Survation have Labour on 44 and Cons on 41. I just can't wrap my head around how they're still above 40% after this past couple of weeks. And the fact she's actually been getting lots of negative press, which hasn't been seen for a very long time.

It's going to be a damn tough fucking battle.
 
Survation have Labour on 44 and Cons on 41. I just can't wrap my head around how they're still above 40% after this past couple of weeks. And the fact she's actually been getting lots of negative press, which hasn't been seen for a very long time.

It's going to be a damn tough fucking battle.
Makes me worried that whoever replaces her is gonna wipe the floor with Corbyn :(
 
Survation have Labour on 44 and Cons on 41. I just can't wrap my head around how they're still above 40% after this past couple of weeks. And the fact she's actually been getting lots of negative press, which hasn't been seen for a very long time.

It's going to be a damn tough fucking battle.

I was thinking the same thing. Still, it's early days yet, and the lasting damage for the Tories has yet to be done. Still, if Corbyn's "baggage" with the right-wing media is influencing enough people to stick with the Tories, it just underlines the need for further reform in the Labour party.

Get that nomination threshold among MPs down from 15% to 5% and the party can stave off sabotage by the right-wing of the PLP. Ensure that any successor can be selected from the left-wing of the party and carry on the current programme. At the end of the day, it's not just about Corbyn, it's about the long-term future of the party, as I'm sure he'd agree.
 
once the tories inevitably betray the brexiters by having to agree to some sort of transitional arrangement (like norway) for an indefinite period then a chunk of their support may well desert - possibly back to ukip. It will also bring the tory civil war back out into the open.
On top of that - if the economy continues to slide (again - hello brexit) more support will ebb away.
 
Excellent data here on the surge for the conservatives (the more working class people in a constituency the higher their vote) and the labour surge (the more middle class, remain, students in a constituency the higher their vote. Ditto for ethnic minority voters).

Under Corbyn labour are building a coalition of younger, better educated, middle class, pro EU people:

Does the working class need to ask for its Labour Party back?

Don't really buy their analysis and the agenda is very transparent - they're being careful to chose the numbers and comparisons to suit their agenda, particularly in the anti-Corbyn digs in the introduction to the article (Tory lead in seats over Corbyn being higher than under Brown - without the explanation of the collapse of other parties giving them that lead, and the situation in Scotland which has been influenced by factors other than Corbyn). Also the analysis appears to focus on vote share rather than total votes, so not necessarily representing a collapse in votes - more to do with the collapse of UKIP and where those votes have moved, which will reduce the share but not necessarily the number voting Labour.
 
Excellent data here on the surge for the conservatives (the more working class people in a constituency the higher their vote) and the labour surge (the more middle class, remain, students in a constituency the higher their vote. Ditto for ethnic minority voters).
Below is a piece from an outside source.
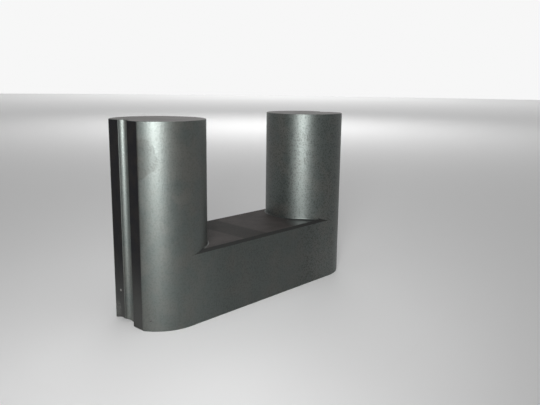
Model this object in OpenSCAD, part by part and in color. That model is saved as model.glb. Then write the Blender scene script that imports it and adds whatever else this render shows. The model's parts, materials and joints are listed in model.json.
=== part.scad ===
// Ferrite U core with round legs.
//
// One piece, pressed from ferrite powder and sintered. Two round legs stand on
// a straight yoke of the same width, so the yoke's sides run tangent into the
// legs. Each end is cut flat on the outside, and a round groove for a clamping
// band or stud runs down the middle of that flat. The pole faces on top of the
// legs are ground.
//
// The core stands on its back with the legs up. The origin is the middle of
// the back. X runs from leg to leg, Y across the yoke and Z up to the poles.

/* [Legs] */
// Diameter of each round leg, which is also the width of the yoke
leg_d = 20; // [14:0.5:28]
// Distance between the axes of the two legs
leg_spacing = 47.5; // [32:0.5:90]
// Overall height, from the back to the ground pole faces
core_h = 43; // [24:0.5:80]

/* [Yoke] */
// Height of the yoke, from the back to the floor of the winding window
yoke_h = 16; // [8:0.5:30]
// Bevel along the two long upper edges of the yoke
yoke_bevel = 0.6; // [0.2:0.1:1.5]
// Radius of the fillet at the foot of each leg, on the window side
foot_r = 0.4; // [0.1:0.1:1]

/* [Clamping ends] */
// How deep the flat on each outer end is cut into the round of the leg
flat_cut = 1.3; // [0.8:0.1:3]
// Width of the clamping groove at the face of the flat
groove_w = 3; // [2.8:0.1:5]
// Depth of the clamping groove below the flat
groove_depth = 1.35; // [0.6:0.05:1.4]

/* [Chipped edge] */
// How far the chip at one end's lower edge reaches up the flat
chip_h = 1; // [0.5:0.1:2]
// How far the same chip reaches in along the back
chip_reach = 2.1; // [1:0.1:3]
// Radius of the shell-shaped fracture that the chip left
chip_r = 6.2; // [4:0.1:12]
// How far the chip's middle lies from the middle of the flat
chip_offset = 2.5; // [1.5:0.1:4]

/* [Hidden] */
$fn = 144;

leg_r = leg_d / 2;
leg_x = leg_spacing / 2;
// Plane of the flat on the outside of each leg
end_x = leg_x + leg_r - flat_cut;
// Radius of the groove's round section, from its width and depth
groove_r = (pow(groove_w / 2, 2) + pow(groove_depth, 2)) / (2 * groove_depth);
// Centre of the fracture sphere, measured out from the flat and down from the back
chip_chord = norm([chip_reach, chip_h]);
chip_stand_off = sqrt(pow(chip_r, 2) - pow(chip_chord / 2, 2));
chip_out = chip_stand_off * chip_h / chip_chord - chip_reach / 2;
chip_down = chip_stand_off * chip_reach / chip_chord - chip_h / 2;
// How far a cutting shape runs past the surface that it opens
overrun = 1;

// Places its children on the axis of both legs, the second turned to mirror the first
module at_each_leg() {
    for (turn = [0, 180])
        rotate([0, 0, turn])
            translate([leg_x, 0, 0])
                children();
}

// Section of the yoke above its back, with bevelled shoulders that rise to top_h
module yoke_section(top_h) {
    shoulder_h = yoke_h - yoke_bevel;
    top_half_w = leg_r - (top_h - shoulder_h);
    polygon([
        [-leg_r, 0],
        [leg_r, 0],
        [leg_r, shoulder_h],
        [top_half_w, top_h],
        [-top_half_w, top_h],
        [-leg_r, shoulder_h]
    ]);
}

// A yoke-shaped bar from leg axis to leg axis
module yoke_bar(top_h) {
    rotate([90, 0, 90])
        linear_extrude(height = leg_spacing, center = true)
            yoke_section(top_h);
}

// Full-height round leg
module leg() {
    cylinder(h = core_h, r = leg_r);
}

// Ring of material that rounds the corner between a leg and the window floor
module foot_ring() {
    translate([0, 0, yoke_h])
        rotate_extrude()
            difference() {
                translate([leg_r - foot_r, 0])
                    square([2 * foot_r, foot_r]);
                translate([leg_r + foot_r, foot_r])
                    circle(r = foot_r);
            }
}

// The foot fillets, kept to the window and run out into the yoke's bevels
module foot_fillets() {
    intersection() {
        at_each_leg() foot_ring();
        yoke_bar(yoke_h + foot_r);
    }
}

// Block that trims the round legs to their outer flats
module end_limits() {
    translate([-end_x, -leg_r - overrun, -overrun])
        cube([2 * end_x, leg_d + 2 * overrun, core_h + 2 * overrun]);
}

// Round groove down the whole height of one flat
module clamping_groove() {
    translate([end_x - leg_x - groove_depth + groove_r, 0, -overrun])
        cylinder(h = core_h + 2 * overrun, r = groove_r);
}

// Shell-shaped chip in the lower edge of the flat, between the groove and a corner
module edge_chip() {
    translate([-end_x - chip_out, chip_offset, -chip_down])
        sphere(r = chip_r);
}

module core() {
    color([0.27, 0.29, 0.29])
        difference() {
            intersection() {
                union() {
                    at_each_leg() leg();
                    yoke_bar(yoke_h);
                    foot_fillets();
                }
                end_limits();
            }
            at_each_leg() clamping_groove();
            edge_chip();
        }
}

core();
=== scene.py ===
# %% [markdown]
# # A ferrite U core with round legs
# The core is one piece of black ceramic. Ferrite powder is pressed in a die, fired until it
# sinters, and then the ends of its two legs are ground flat, because a second core meets them
# there with no gap. Everything below is made in one frame: the CAD model gives the
# sizes, and this script gives the same body its fine edges, its chip and its finishes.
# The frame comes first, so that nothing after it has to be fitted by hand.

# %% The frame
import json
import math

import bmesh
import bpy
from mathutils import Matrix, Vector, noise


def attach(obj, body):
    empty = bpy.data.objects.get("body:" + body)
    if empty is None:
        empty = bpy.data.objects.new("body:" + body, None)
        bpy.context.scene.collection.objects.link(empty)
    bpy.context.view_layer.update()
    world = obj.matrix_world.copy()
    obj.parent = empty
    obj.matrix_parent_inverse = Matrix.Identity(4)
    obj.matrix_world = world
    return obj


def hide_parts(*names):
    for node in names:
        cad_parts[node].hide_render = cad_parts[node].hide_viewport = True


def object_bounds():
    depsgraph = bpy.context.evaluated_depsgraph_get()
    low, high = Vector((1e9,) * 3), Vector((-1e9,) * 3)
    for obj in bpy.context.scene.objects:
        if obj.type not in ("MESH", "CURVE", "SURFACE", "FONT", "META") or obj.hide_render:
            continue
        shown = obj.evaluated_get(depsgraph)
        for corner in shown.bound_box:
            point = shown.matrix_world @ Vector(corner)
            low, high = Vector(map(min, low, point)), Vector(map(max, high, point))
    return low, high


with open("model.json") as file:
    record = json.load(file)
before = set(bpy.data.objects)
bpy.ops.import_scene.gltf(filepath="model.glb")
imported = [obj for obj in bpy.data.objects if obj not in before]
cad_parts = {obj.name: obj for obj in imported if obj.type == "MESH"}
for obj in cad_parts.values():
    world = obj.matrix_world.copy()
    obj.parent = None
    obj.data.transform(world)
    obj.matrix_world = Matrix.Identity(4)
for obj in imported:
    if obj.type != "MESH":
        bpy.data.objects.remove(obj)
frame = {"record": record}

cad_low, cad_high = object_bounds()
print("CAD box in mm:", [round(1000 * side, 2) for side in cad_high - cad_low])

# %% [markdown]
# ## Sizes
# A maker reads the sizes off the drawing once. Here the drawing is the record that came with
# the frame: its mounts say where the poles, the flats and the grooves lie. Only the small
# sizes that no mount gives are written out. All of them are in millimetres, and one function
# turns a point into Blender's metres.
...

Under Corbyn labour are building a coalition of younger, better educated, middle class, pro EU people:

Does the working class need to ask for its Labour Party back?

I can't open the article so apologies if it is addressed within, (in China, my vpn on my laptop won't work because the hard drive is damaged and it thinks the system time is wrong, and my phone doesn't have the vpn password autosaved and the reminder is sent to my gmail which is blocked... only here another month so not going to bother sorting it out) but could this not also be explained by age rather than class? Younger people are far more likely to have a higher education level, and more likely to move towards economically active regions for jobs etc - London is the youngest part of the country for this reason.

A lot of people who may be seen as working class by profession or education became homeowners through right to buy. This demographic are probably skewing the figures.
 
Don't really buy their analysis and the agenda is very transparent - they're being careful to chose the numbers and comparisons to suit their agenda, particularly in the anti-Corbyn digs in the introduction to the article (Tory lead in seats over Corbyn being higher than under Brown - without the explanation of the collapse of other parties giving them that lead, and the situation in Scotland which has been influenced by factors other than Corbyn). Also the analysis appears to focus on vote share rather than total votes, so not necessarily representing a collapse in votes - more to do with the collapse of UKIP and where those votes have moved, which will reduce the share but not necessarily the number voting Labour.

I pointed towards the data and not the analysis. What is abundantly clear from all of the emerging data is that the biggest surge towards labour was middle class and not working class.

Age, ethnicity and remain were also factors. There is also a split between the cities and elsewhere.

I accept the number of people aged 18-30 in higher education or who have been through is higher now and therefore who is categorised as middle class needs further analysis. But it's absolutely clear - the people voting Corbyn were not those in the left behind deindustrialised areas or the youth not benefiting from further or higher education or their families for that matter.
 
But it's absolutely clear - the people voting Corbyn were not those in the left behind deindustrialised areas or the youth not benefiting from further or higher education or their families for that matter.
So which are the constituencies you are referring to here that did not get an increase in the Labour vote? Because whilst I saw some areas in which the Conservative vote went up more than the Labour vote, I can't recall on the night a single constituency in which the Labour vote failed to rise.